On 04/12/2011 21:55, Valerie Borthistle wrote:
<snip>I cannot restrain myself from giving a historical note:
I have recently begun cataloguing fiction in a public library setting. I am learning that, for popular fiction titles, when added copies are purchased, it is desireable to have all copies of the same format on one bibliographic record to facilitate the holds process. In my previous work at an academic library, we followed standards to create a new bibliographic record if there is a different publisher and date of publication, different ISBN, pagination, etc.
Examples from older practices can be seen in Princeton's scanned catalog where you often find an added entry card, and there would sometimes be the note "For other editions, see main card" and the "main card" was not a single main card but a number of cards.

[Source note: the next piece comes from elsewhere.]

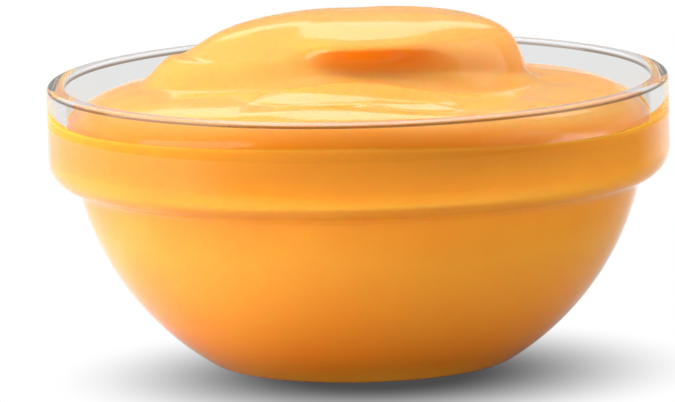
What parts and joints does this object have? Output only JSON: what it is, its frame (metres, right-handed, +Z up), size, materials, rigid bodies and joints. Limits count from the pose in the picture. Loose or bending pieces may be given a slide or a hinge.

Here for instance, is a facsimile of Cornwallis' "Discourses upon Seneca", where we see the "other editions" note. But, when we look for the main card we see that there are three versions cataloged separately: a microfilm of a 1601 edition, an original from 1631, and the actual "main card" of the facsimile. In this case, there are three different editions, in three different locations, with three different call numbers.
So, we see in some cases, this practice was aimed to limit the growth of the catalog by cutting down on the number of added entry cards, while the catalog itself still provides the same amount of descriptive information. In older book catalogs, practices were even more varied.